Types of Silver Teapots
Georgian teapots typically have fairly plain surfaces, with bodies which are in basic form and often stray form the usual spherical or dome based shape which we expect from teapots. Early Georgian teapots are usually distinguishable by their long, thin spout, which is completely straight. As time went on, this feature became less common, as this type of spout – much like that of a watering can- would result in a ferocious stream of tea rather than a gentle pouring!
Frequently, these pieces have an octagonal base, with flat, geometric sides. This panelling has the effect of mirroring an almost Art Deco style, and can make these antique pieces suitable for a modern table service or home décor.
Louis Style Teapots
Louis style is heavily ornamented with abundant decoration. This style is similar to Baroque and Rococo, with their extravagant flair and grand designs. Another common feature of the Louis style teapot is the rotund baluster form.
The Louis style teapot was popular during the early and mid Victorian era, owing to the Victorian’s preference for large amount of embellishment. This style of teapot was a departure from the sparse early Georgian teapots, which gradually became more curved, linear and featured more and more adornment.
Art Deco Teapots
The Art Deco is the most popular style of teapot, with many teapots created after the period but heavily influenced by the Art Deco style. These teapots are usually easy to identify, they feature panelling, much like the Georgian teapots- but in the case of Art Deco teapots this paneling is often softer, tapering from the foot of the teapot, whereas in Georgian teapotsthe panelling is modelled around the octagonal form of the base.
Queen Anne Style Teapots
Queen Anne teapots are a very specific style, which is reproduced frequently, and has been in fashion over many eras. In the Edwardian era, it was common for teapots to be created in the Queen Anne style, although Queen Anne herself was actually reigning in 1702.
The most common feature of the Queen Anne Teapot is the delicate fluting which often surrounds the body of the teapot. The motif of the Queen Anne style was to use vertical lines to draw the attention to the height of the piece, and with silverware in particular, this results in simple embossed fluting to the lower half of the body, and delicate ornamentation.
Asian & Indian Teapots
Here at AC Silver we have a selection of Indian and Asian teapots which are in the traditional styles, with incredibly detailed engraving, and usually displaying a great deal many more figural characters than one might find on antique European silver.
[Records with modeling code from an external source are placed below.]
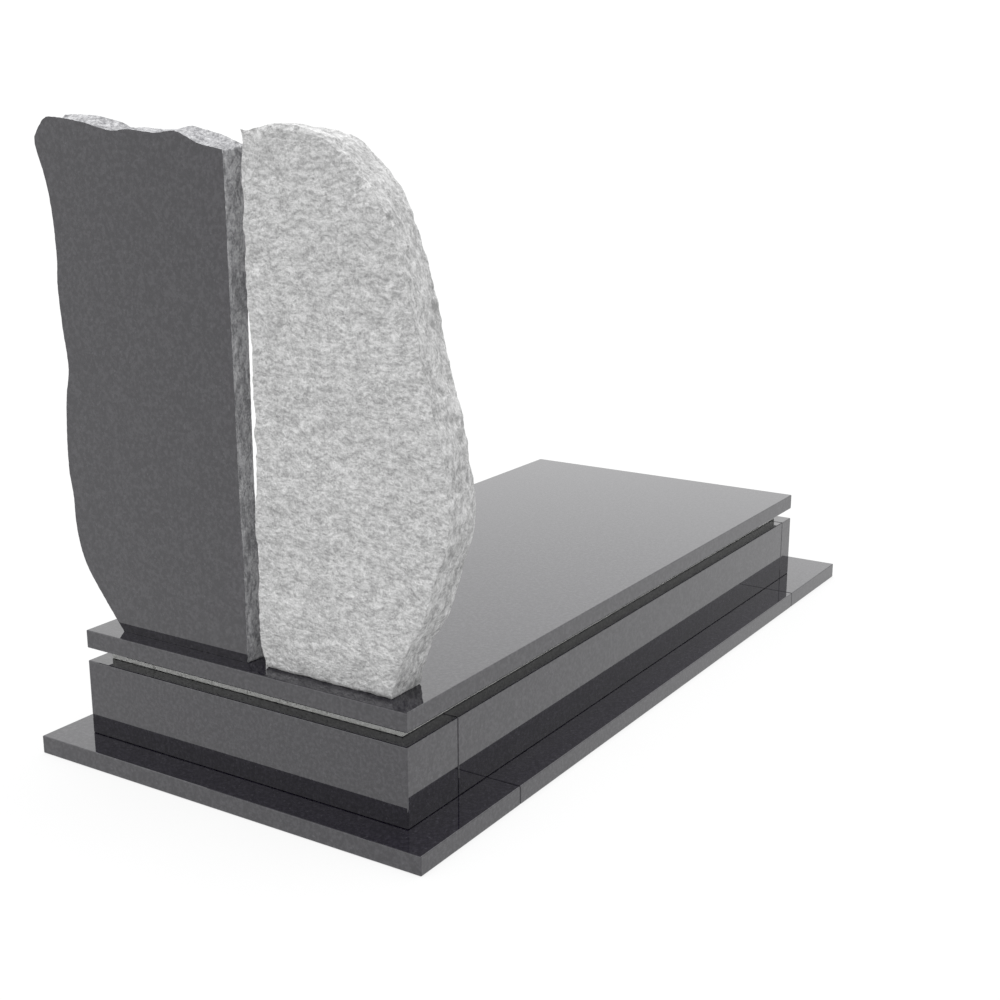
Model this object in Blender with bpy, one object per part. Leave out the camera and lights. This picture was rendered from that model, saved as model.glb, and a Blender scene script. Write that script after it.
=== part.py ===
# Single grave monument in granite: a surround on the ground, an upright frame, a recessed bed,
# a cover slab, and a headstone made of two standing stones.
#
# Metres, +Z up. The origin is on the ground, in the middle of the surround. The headstones stand
# at the +Y end, and the foot end, where a visitor stands, faces -Y.

from bisect import bisect_left

import bmesh
import bpy
from mathutils import Vector, noise

# Surround: thin slabs lying on the ground around the frame
SURROUND_WIDTH = 1.000
SURROUND_LENGTH = 2.110
SURROUND_THICKNESS = 0.040
SURROUND_BACK_DEPTH = 0.342
SURROUND_FRONT_DEPTH = 0.327
SURROUND_SIDE_WIDTH = 0.160

# Frame: upright walls standing on the surround
FRAME_SIDE_MARGIN = 0.080
FRAME_BACK_MARGIN = 0.072
FRAME_FRONT_MARGIN = 0.158
FRAME_HEIGHT = 0.166
BACK_BLOCK_DEPTH = 0.168
FRONT_PANEL_THICKNESS = 0.062
SIDE_PANEL_THICKNESS = 0.060

# Bed and cover: the bed is set in from the frame and lifts the cover clear of it
BED_THICKNESS = 0.028
BED_INSET = 0.035
COVER_THICKNESS = 0.040

# Headstones: a dark sawn slab and a light split stone, side by side on the cover
HEADSTONE_BACK_MARGIN = 0.037
DARK_WIDTH = 0.506
DARK_HEIGHT = 1.058
DARK_THICKNESS = 0.050
LIGHT_WIDTH = 0.443
LIGHT_HEIGHT = 1.050
LIGHT_THICKNESS = 0.097
STONE_GAP = 0.044

# Fits and edges
SEAM = 0.001
REST_GAP = 0.0003
ARRIS = 0.002
ARRIS_SEGMENTS = 2

# Pitched edge of the dark slab: the step between points, and the height and size of its bulges
EDGE_STEP = 0.014
EDGE_LAYERS = 4
EDGE_BULGE = 0.006
EDGE_BULGE_SIZE = 0.110
EDGE_CHIP = 0.0035
EDGE_CHIP_SIZE = 0.026
EDGE_BULGE_MEAN_SHARE = 0.3

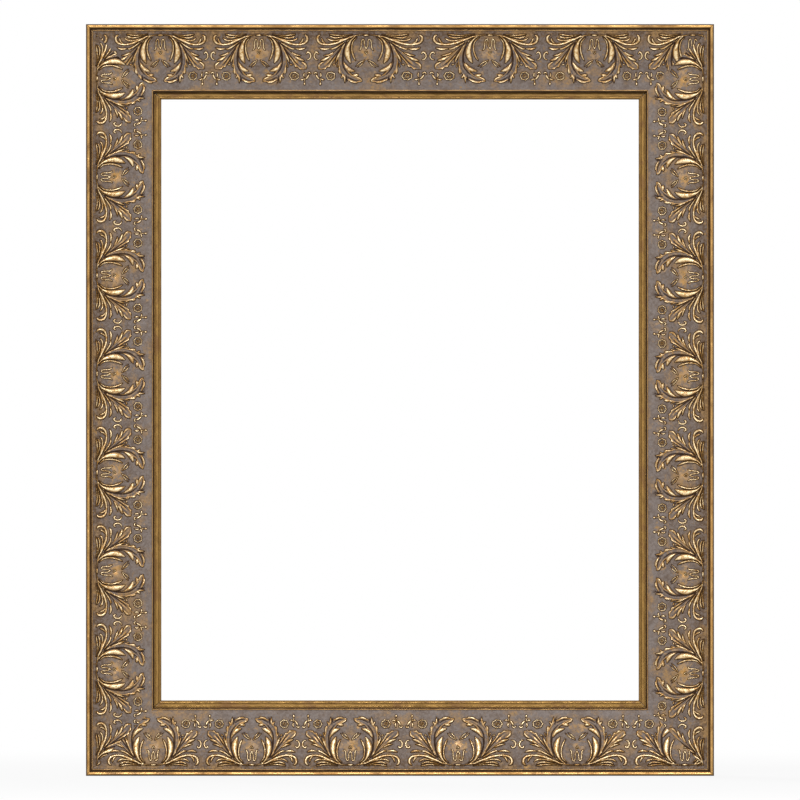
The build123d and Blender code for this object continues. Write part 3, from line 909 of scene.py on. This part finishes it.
def long_grain():
    """Wood fibres that run along the rail: a light and dark mask, and a height."""
    tree, given, out = group("long grain", [("Place", "Vector", None), ("Width", "Float", .003)],
                             [("Mask", "Float"), ("Height", "Float")])
    place = stretched(tree, given["Place"], 1 / fibre_share)
    scale = sums(tree, "DIVIDE", 1.0, given["Width"])
    wide = add(tree, "ShaderNodeTexNoise", {"Vector": place, "Scale": scale, "Detail": 3.0,
                                            "Roughness": .5, "Distortion": .4}).outputs["Fac"]
    ring_scale = sums(tree, "MULTIPLY", scale, .3)
    rings = add(tree, "ShaderNodeTexWave", {"Vector": place, "Scale": ring_scale, "Distortion": 5.0,
                                            "Detail": 2.0, "Detail Scale": 1.0},
                wave_type="BANDS", bands_direction="Y").outputs["Fac"]
    fine_scale = sums(tree, "MULTIPLY", scale, 6.0)
    fine = add(tree, "ShaderNodeTexNoise", {"Vector": place, "Scale": fine_scale,
                                            "Detail": 2.0}).outputs["Fac"]
    mixed = sums(tree, "ADD", sums(tree, "MULTIPLY", wide, .68), sums(tree, "MULTIPLY", rings, .14))
    mixed = sums(tree, "ADD", mixed, sums(tree, "MULTIPLY", fine, .25))
    tree.links.new(between(tree, mixed, .28, .78), out["Mask"])
    tree.links.new(fine, out["Height"])
    return tree


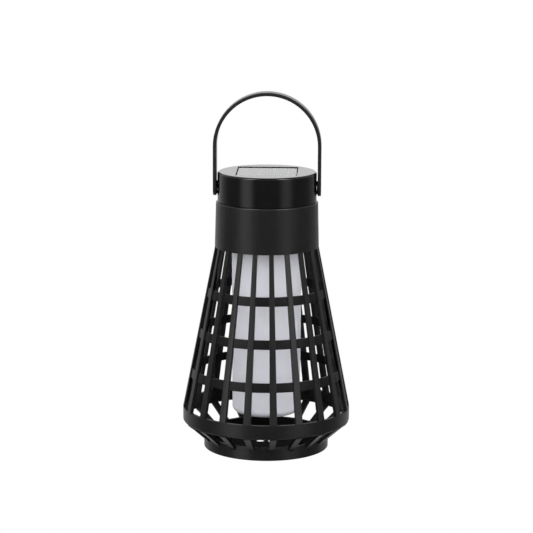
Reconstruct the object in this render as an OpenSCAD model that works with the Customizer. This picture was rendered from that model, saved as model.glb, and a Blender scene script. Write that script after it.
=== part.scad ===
// Solar garden lantern
// A slotted cage stands on a narrow base ring. The solar head drops into the
// collar of the cage with the frosted diffuser hanging from it, and a bail
// handle swings on two split snap pins in the head.
// All lengths are millimetres, +Z is up and the origin is the centre of the base.

/* [Cage] */

// Outer radius at the band, the widest place
cage_r = 70; // [66:0.5:74]
// Outer radius of the rib line where the ribs reach the collar
cage_top_r = 43.2; // [43:0.1:44]
// Height of the top of the band
band_top = 34.6; // [33:0.1:36]
// Height of the bottom of the band
band_bottom = 22.7; // [21:0.1:24]
// Wall thickness of the band
band_wall = 2.8; // [2.4:0.1:3.4]
// Number of ribs round the cage
rib_count = 20; // [16:1:22]
// Angle that each rib fills
rib_angle = 5; // [4:0.25:6]
// Angle of the middle of the first rib, anticlockwise from +X
rib_turn = 7; // [0:0.5:18]
// Thickness of a rib through the cage wall
rib_depth = 2.8; // [2.4:0.1:3]
// Height of the middle of the lowest ring
ring_low = 64.4; // [60:0.2:68]
// Distance from one ring to the next
ring_pitch = 34.3; // [32:0.1:36]
// Height of a ring
ring_height = 7.5; // [5:0.1:9]
// How far a ring sits in behind the faces of the ribs
ring_inset = 1.05; // [0.5:0.05:1.2]

/* [Collar] */

// Height of the top of the collar
collar_top = 208.6; // [205:0.1:212]
// Height of the bottom of the collar
collar_bottom = 170.6; // [168:0.1:174]
// Outer radius at the top of the collar
collar_top_r = 42.4; // [42:0.1:42.8]
// Outer radius at the bottom of the collar
collar_bottom_r = 43.3; // [43.1:0.1:43.6]
// Radius of the rounded shoulder at the top of the collar
shoulder_r = 1.3; // [0.8:0.1:1.4]
// Radius of the bore that takes the head
collar_bore_r = 39.8; // [39.7:0.05:39.9]

/* [Base] */

// Outer radius of the base ring
base_r = 52.3; // [50:0.1:55]
// Height of the base ring
base_height = 11; // [9:0.1:13]
// Wall thickness of the base ring
base_wall = 2.4; // [2:0.1:3]
// Height at which the outer edge of a strut meets the base ring
strut_foot = 7.2; // [6.5:0.1:8]
// Height of the ledge that carries the floor plate
ledge_z = 2.2; // [1.6:0.1:3]
// Thickness of the floor plate
floor_t = 1; // [1:0.1:1.8]
// Radius of the two drain holes in the floor plate
drain_r = 3.6; // [2:0.1:4.2]
// Distance of each drain hole from the axis
drain_x = 4.8; // [4.6:0.1:12]

/* [Diffuser] */

// Outer radius at the rim of the diffuser
diffuser_top_r = 29.1; // [27:0.1:29.5]
// Outer radius near the closed end
diffuser_end_r = 28.4; // [26:0.1:29]
// Height of the closed end above the ground
diffuser_bottom = 29.6; // [26:0.1:40]
// Wall thickness of the diffuser
diffuser_wall = 1.6; // [1.2:0.1:2]
// Corner radius at the closed end
diffuser_corner = 5; // [3:0.1:8]

/* [Head] */

// Outer radius of the cap
cap_r = 41.1; // [40.9:0.1:41.2]
// Height of the top of the cap
cap_top = 233.4; // [230:0.1:236]
// Wall thickness of the cap
cap_wall = 2.4; // [2.2:0.1:2.6]
// Edge radius at the top of the cap
cap_edge = 1.8; // [0.8:0.1:2]
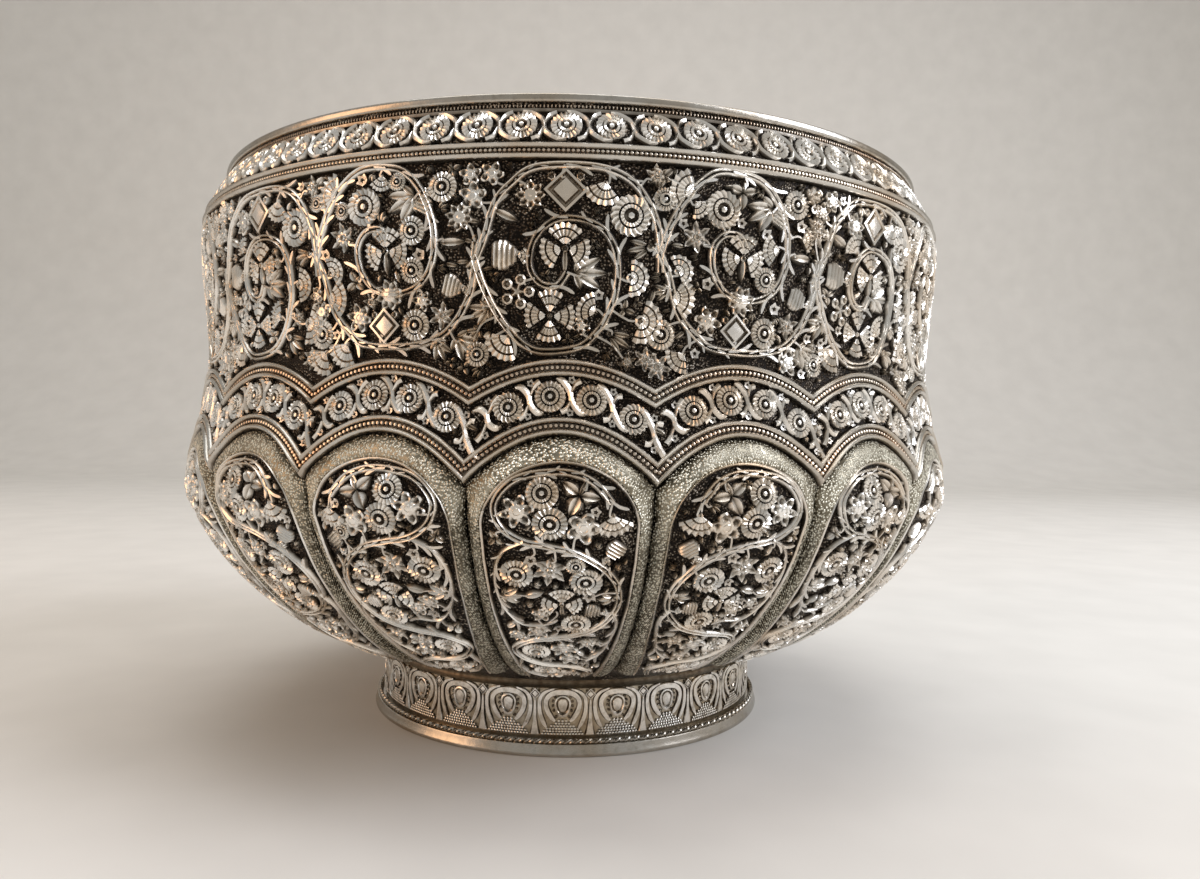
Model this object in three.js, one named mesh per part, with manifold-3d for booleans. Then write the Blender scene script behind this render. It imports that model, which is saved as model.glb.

These teapots feature incredible amounts of decoration, ornamentation and detailing, and they are highly sought after due to their unique nature. With such heavily embellished pieces, they are far more easily distinguished than antique silverware which was created to fit in with a certain style or type.
Bachelor teapots are wonderfully unique and charming pieces of antique silver, as they are simply smaller teapots which are only intended for one person. These teapots are sometimes mistaken for being part of a child’s tea service – however they are actually purposefully small, and were created long before the advent of tea bags and individual ‘cuppas’ were brewed!
Spirit kettles – although not technically teapots – are very similar to teapots, however they are unique in that they have their own stand, which incorporates a candle holder underneath the kettle, so that it may be boiled and kept warm.
These spirit kettles are often much larger than teapots, and are therefore often found with matching smaller teapots within the sets they were created in.
We are able to offer our customers many different styles, shapes and types of teapot, depending on your personal aesthetic preference, or if you are looking for a style to match your existing silverware collection.
Whether you already have a favourite type of teapot, or this blog has opened your eyes to the big wide world of teapot styles, we hope that we have been able to show you some beautiful examples of teapots which have peaked your interest in this incredibly popular item of antique silverware.